Uno degli studi che vengono effettuati nei progetti riguardanti il campo dell’ingegneria marittima è la previsione di come le strutture reagiscono all’azione del mare. In particolare, nel campo navale, quello che principalmente interessa è il comportamento della nave in mare in termini di forza resistente al moto. Questo perché, ai fini contrattuali con un eventuale armatore, si richiede che la nave (o qualsiasi altro tipo di imbarcazione) raggiunga determinate velocità.

 

L’obiettivo del progettista è quindi quello di stimare la resistenza idrodinamica per valutare se le forme di carena sono efficienti e per quindi prevedere la potenza da imbarcare sia in termini di motore che di propulsore.

 

Fino a qualche decina di anni tali analisi venivano effettuate esclusivamente tramite l’utilizzo di formule empiriche universalmente riconosciute come valide (ITTC, International Towing Tank Conference) e tramite prova in vasca.


Oggi siamo in grado di utilizzare metodi di previsione più evoluti grazie allo sviluppo esponenziale della tecnologia in campo informatico. Basti pensare che secondo un articolo di Dean R. Chapman un analisi su un profilo alare nel 1960 avrebbe richiesto un tempo pari a 30 anni ed un costo pari a 10 milioni di dollari, mentre la stessa analisi 20 anni dopo avrebbe richiesto mezz’ora e sarebbe costato qualche migliaio di dollari.

 

Quindi in cosa consiste la fluidodinamica computazionale? (o CFD dall’acronimo di Computational Fluid Dynamics) Consiste nel dividere in celle il volume attorno all’oggetto in esame e risolvere numericamente, attraverso modelli matematici più o meno evoluti, le equazioni del moto dette di Navier-Stokes.

 

Il primo passo è quindi quello di discretizzare il volume attorno all’oggetto, e questo può essere fatto in vari modi, utilizzando griglie strutturate (ogni cella può essere identificata univocamente nello spazio tramite degli indici i,j,k), non strutturate o ibride e con celle cubiche, tetraedriche o prismatiche.
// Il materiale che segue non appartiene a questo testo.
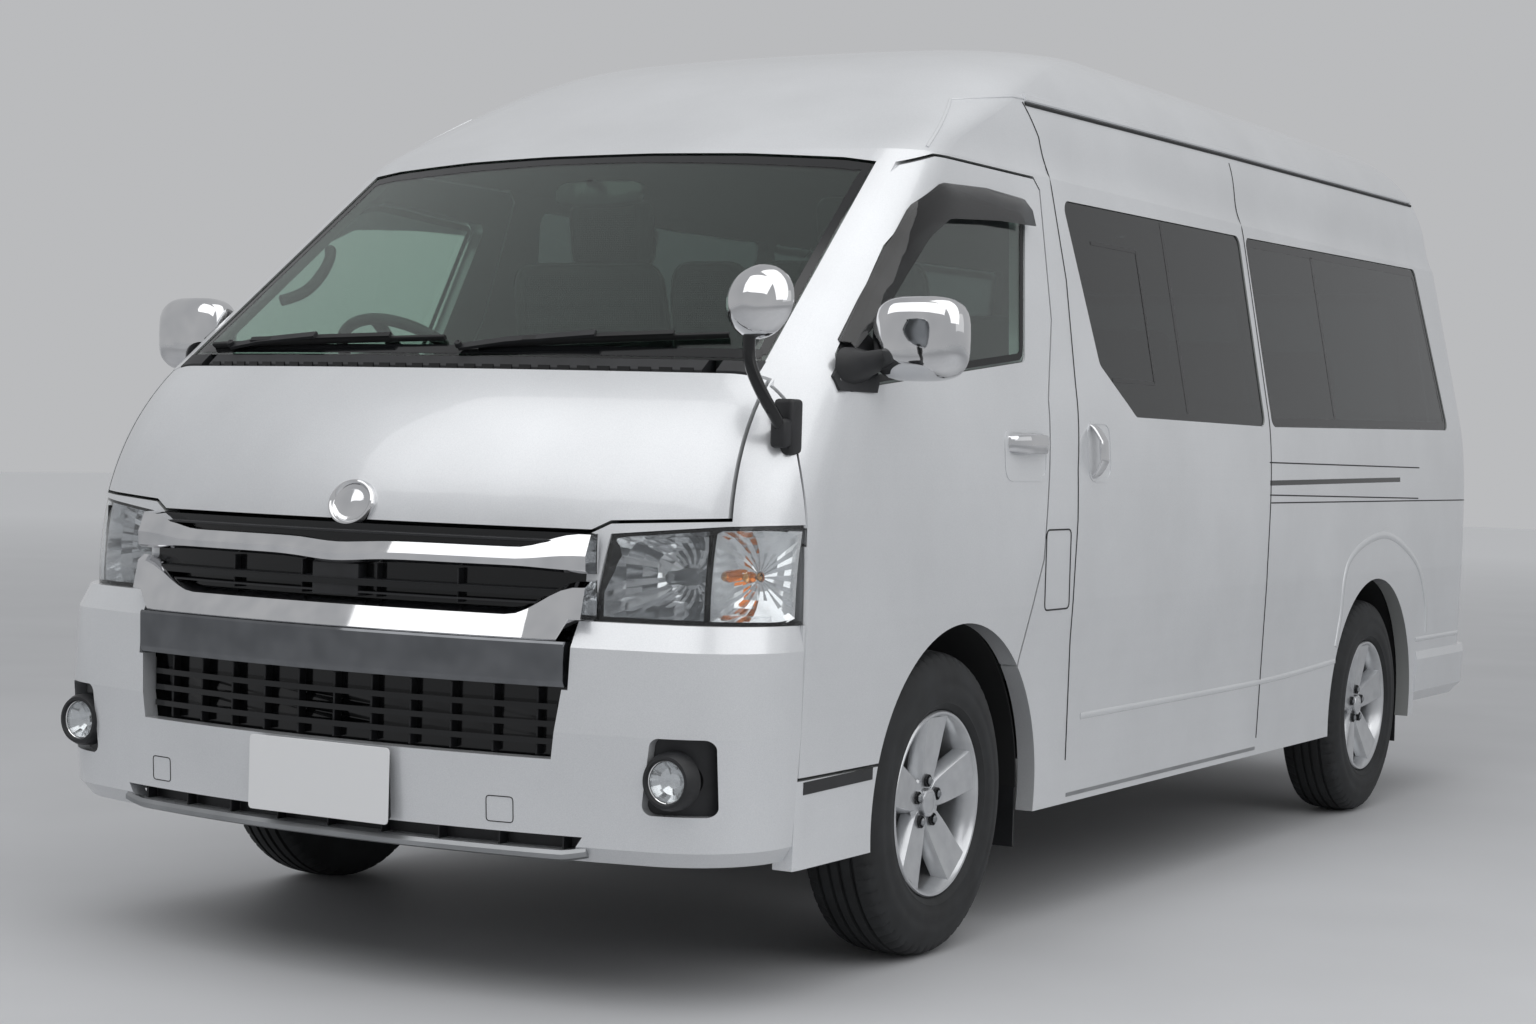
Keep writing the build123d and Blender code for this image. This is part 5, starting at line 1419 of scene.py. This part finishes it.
# %% Rear benches
BENCH_Y = (-300, 450, 1200, 1950)
BENCH_SEAT_X = (-413, 0, 413)
FLOOR_Z = 641
BENCH_FRAME_Z = (948, 968)
BENCH_LEG_Z = (FLOOR_Z, 950)
bench_pads, frames = bmesh.new(), bmesh.new()
for y in BENCH_Y:
    for x in BENCH_SEAT_X:
        add_pad(bench_pads, (404, 96, 470), (x, y + 20, 1288), -13, (-0.3, 0.3), 9.0, 60.0)
        add_pad(bench_pads, (404, 100, 430), (x, y - 232, 1020), 88, (0.1,), 8.0, 60.0)
    add_block(frames, (-600, 600), (y - 420, y + 10), BENCH_FRAME_Z, 8.0, 2)
    for x in (-485, 485):
        for leg_y in (y - 370, y - 30):
            add_block(frames, (x - 18, x + 18), (leg_y - 18, leg_y + 18), BENCH_LEG_Z, 5.0, 2)
        add_block(frames, (x - 24, x + 24), (y - 410, y + 6), (FLOOR_Z, FLOOR_Z + 15), 4.0, 1)
rear_pads = add_piece("rear_bench_pads", bench_pads, seat_cloth, "body", "seat_fabric", sharp=70)
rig.padded(rear_pads, 0.7)
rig.replaces(rear_pads, "rear_benches")
add_piece("rear_bench_frames", frames, chassis_black, "body", "chassis_black")

# %% [markdown]
# ## Cab
# A steering wheel is one grip ring with three spokes and a pad. The dashboard's hood, vents and screen
# surround, the mirror under the roof's edge and the grab handle on the far pillar are plastic mouldings.

# %% Steering wheel
COLUMN_TILT = Vector((0, 0.62, 0.78)).normalized()
RING_MIDDLE = Vector((-370, -2040, 1180)) + COLUMN_TILT * 153
RING_R, GRIP_R = 178, 14
PAD_PROFILE = [(-40, 62), (4, 62), (16, 52), (20, 0.01)]
COLUMN_PROFILE = [(-180, 0.01), (-180, 24), (-60, 26), (-38, 50)]
# columns: distance from the middle, half width, half depth
ARM_ROWS = [(50, 24, 10), (110, 17, 8), (172, 20, 8)]
wheel = bmesh.new()
ring_profile = [(GRIP_R * sin(k * pi / 6), RING_R + GRIP_R * cos(k * pi / 6)) for k in range(12)]
turn_profile(wheel, ring_profile, 64, RING_MIDDLE, COLUMN_TILT, ACROSS, closed=True)
turn_profile(wheel, PAD_PROFILE, 40, RING_MIDDLE, COLUMN_TILT, ACROSS)
turn_profile(wheel, COLUMN_PROFILE, 32, RING_MIDDLE, COLUMN_TILT, ACROSS)
for reach in (Vector(ACROSS), -Vector(ACROSS), -COLUMN_TILT.cross(Vector(ACROSS))):
    wide = COLUMN_TILT.cross(reach)
    rings = []
    for r, half, deep in ARM_ROWS:
        start = RING_MIDDLE + reach * r
        rings.append([start + wide * a * half + COLUMN_TILT * b * deep for a, b in squircle(2, 2, 16, 3)])
    loft_rings(wheel, rings)
hand_wheel = add_piece("steering_wheel_dressed", wheel, cabin_plastic, "body", "black_plastic", sharp=45)
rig.replaces(hand_wheel, "steering_wheel")

# %% Dashboard fittings, mirror and grab handle
HOOD_Y, HOOD_Z = -2110, 1226
# columns: place across the van, half depth, height
HOOD_ROWS = [
    (-560, 3, 2), (-548, 60, 26), (-500, 74, 44), (-370, 78, 52), (-240, 74, 44), (-192, 60, 26), (-180, 3, 2),
]
VENT_X = (-690, -60, 60, 690)
VENT_PROFILE = [(0, 52), (14, 52), (16, 44), (10, 40), (10, 0.01)]
# columns: place along Y, share of the full outline
INNER_MIRROR_RINGS = [(-16, 0.5), (-14, 0.8), (-6, 0.97), (4, 1.0), (10, 0.97), (11, 0.9)]
INNER_MIRROR_OUTLINE = squircle(250, 66)
GRAB_HANDLE = [
    (742, -1985, 1460), (722, -1950, 1472), (712, -1905, 1500), (706, -1865, 1545), (712, -1838, 1580),
    (728, -1822, 1596),
]
GRAB_HANDLE_R = 14
fittings = bmesh.new()
arch = [(cos(k * pi / 10), sin(k * pi / 10)) for k in range(11)]
hood_rings = [[(x, HOOD_Y - half * a, HOOD_Z + rise * b) for a, b in arch] for x, half, rise in HOOD_ROWS]
loft_rings(fittings, hood_rings)
add_block(fittings, (-130, 130), (-2004, -1962), (1128, 1232), 10.0, 3)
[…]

Volendo portare qualche dato, nel caso di analisi su un modello di nave in scala 1:20, affinché la griglia sia accettabile, il numero di celle si attesta attorno al milione.

La modalità di discretizzazione è direttamente collegata al modello matematiche che si vuole utilizzare per le equazioni di Navier-Stokes. Quello più utilizzato nel campo è il modello RANSE (Raynolds Averaged Navier Stokes Equation) che tratta in maniera smart i problemi di turbolenza.

 

Andiamo ad analizzare i pro e i contro della fluidodinamica computazionale:

 


PRO:

• possibilità di effettuare più volte la simulazione andando a cambiare semplicemente il cad del modello. Nel caso di prove in vasca, modificare il modello significa costruirne uno nuovo con relativi costi;

• nelle simulazioni di fluidodinamica computazionale vi è assenza di interferenza nelle prove come onde riflesse sulle pareti della vasca o vibrazioni del braccio trainante;

CONTRO:

• i conti più complicati, ovvero quelli che tengono conto della viscosità del fluido, richiedono computer ad elevate prestazioni con processori a decine di core (computer cluster);

• il costo computazionale può essere dell’ordine dei giorni se non delle settimane, dipende dal calcolatore a disposizione;

Al giorno d’oggi la fluidodinamica computazionale non sostituisce completamente le prove in vasca che rimangono ancora il metodo di previsione su cui si fa più affidamento. Tuttavia viene utilizzata per effettuare una scrematura delle forme di carena e del propulsore prima di andare in vasca così da essere sicuri di effettuare le prove su una modello quanto più prossimo alla nave finale, portando così un risparmio in termini di costo e di tempo.